Nell’ambito di «Donne Brescia PhotoFestival», al Museo di Santa Giulia, è stata inaugurata ieri (per concludersi l’8 di settembre), la sezione espositiva dedicata al tema Davanti l’obiettivo. Da Man Ray a Vanessa Beecroft, per le cure di Mario Trevisan che, nel breve testo introduttivo, segnala quanto il legame tra donne e fotografia sia stato propizio nella storia dell’immagine. Il punto medio individuato, fra i tanti possibili, è un omaggio al nudo femminile attraverso centodieci scatti che, dagli albori della fotografia a oggi, offrono uno spettro ampio sull’argomento.

«Ovviamente – specifica Trevisan – il campo è vasto e per essere esaustivi non sarebbe stato sufficiente come spazio espositivo la famosa biblioteca infinita di Jorge Luis Borges». È stata dunque operata una scelta rigorosa tenendo presente la soglia sempre mobile tra «glamour» ed «erotico», e navigando entro un mare come quello segnato da sguardi spesso opposti, per formazione e sensibilità estetica; da Marina Abramovic, Vanessa Beecroft, a Bill Brandt, Lucien Clergue, André Kertész, David LaChapelle, Robert Mapplethorpe, Edward Weston ma anche Francesca Woodman. Nel solco di una tradizione fotografica che ha avuto una attenzione speciale verso il nudo femminile, il gioco senza posa dell’avvicinamento al corpo dell’altra assume un rilievo diverso se a pensarlo, osservarlo e tentare di decifrarlo siano state artiste o artisti. Nel caso di Giusy Calia, artista che ha esposto in mezzo mondo e che al corpo delle donne – così come ai saperi critici – ha dedicato da sempre la sua intera ricerca, l’opera Prospettive calzanti, in mostra a Brescia, è il frutto di un sodalizio che firma insieme a Marzia Lioci. Un sodalizio che dichiara quanto, in particolare il lavoro di Giusy Calia, sia l’esito di una intelligenza relazionale prima che estetica.

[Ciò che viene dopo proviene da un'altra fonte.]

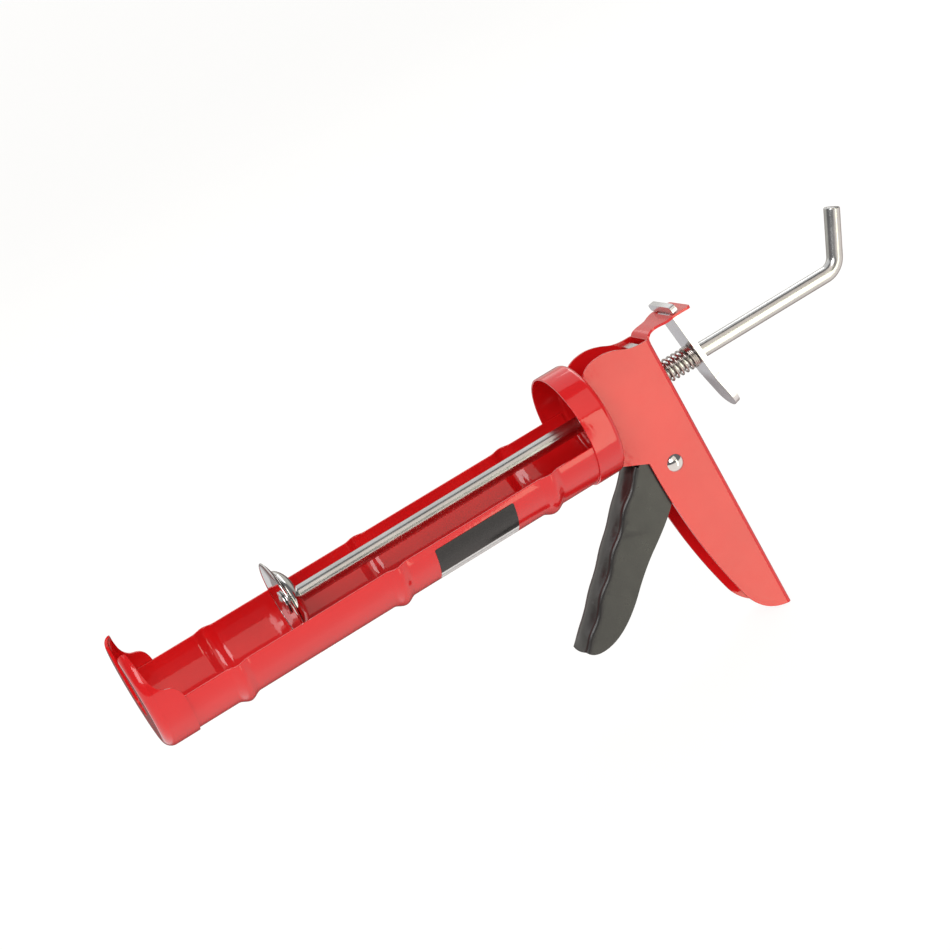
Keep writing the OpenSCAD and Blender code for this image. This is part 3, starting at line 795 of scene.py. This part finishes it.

L’immagine è metafora di nudità come esposizione di sé, un giacere in attesa – coperte unicamente da una garza, bozzolo ormai deflagrato che non arriva ancora alla luce di una trasformazione; l’unica fonte di illuminazione è infatti artificiale, controcanto e doppio inanimato al sonno silenzioso di una donna che sembra stia sognando. In stato di totale meditazione abbandonica, il corpo rappresentato da Calia e Lioci ha una prossemica particolare che lo potrebbe facilmente assimilare a un rebus incarnato in cui una giovane Venere, in segno di pudicizia, tiene una mano sul proprio sesso mentre l’altra – sottostante – svela un’altra storia che è quella sontuosa e dirompente del piacere femminile. Nella vulnerabilità tutta umana che aspetta un altro corpo, reale o fantasticato, e che qui si declina nel godimento grato della propria differenza sessuale.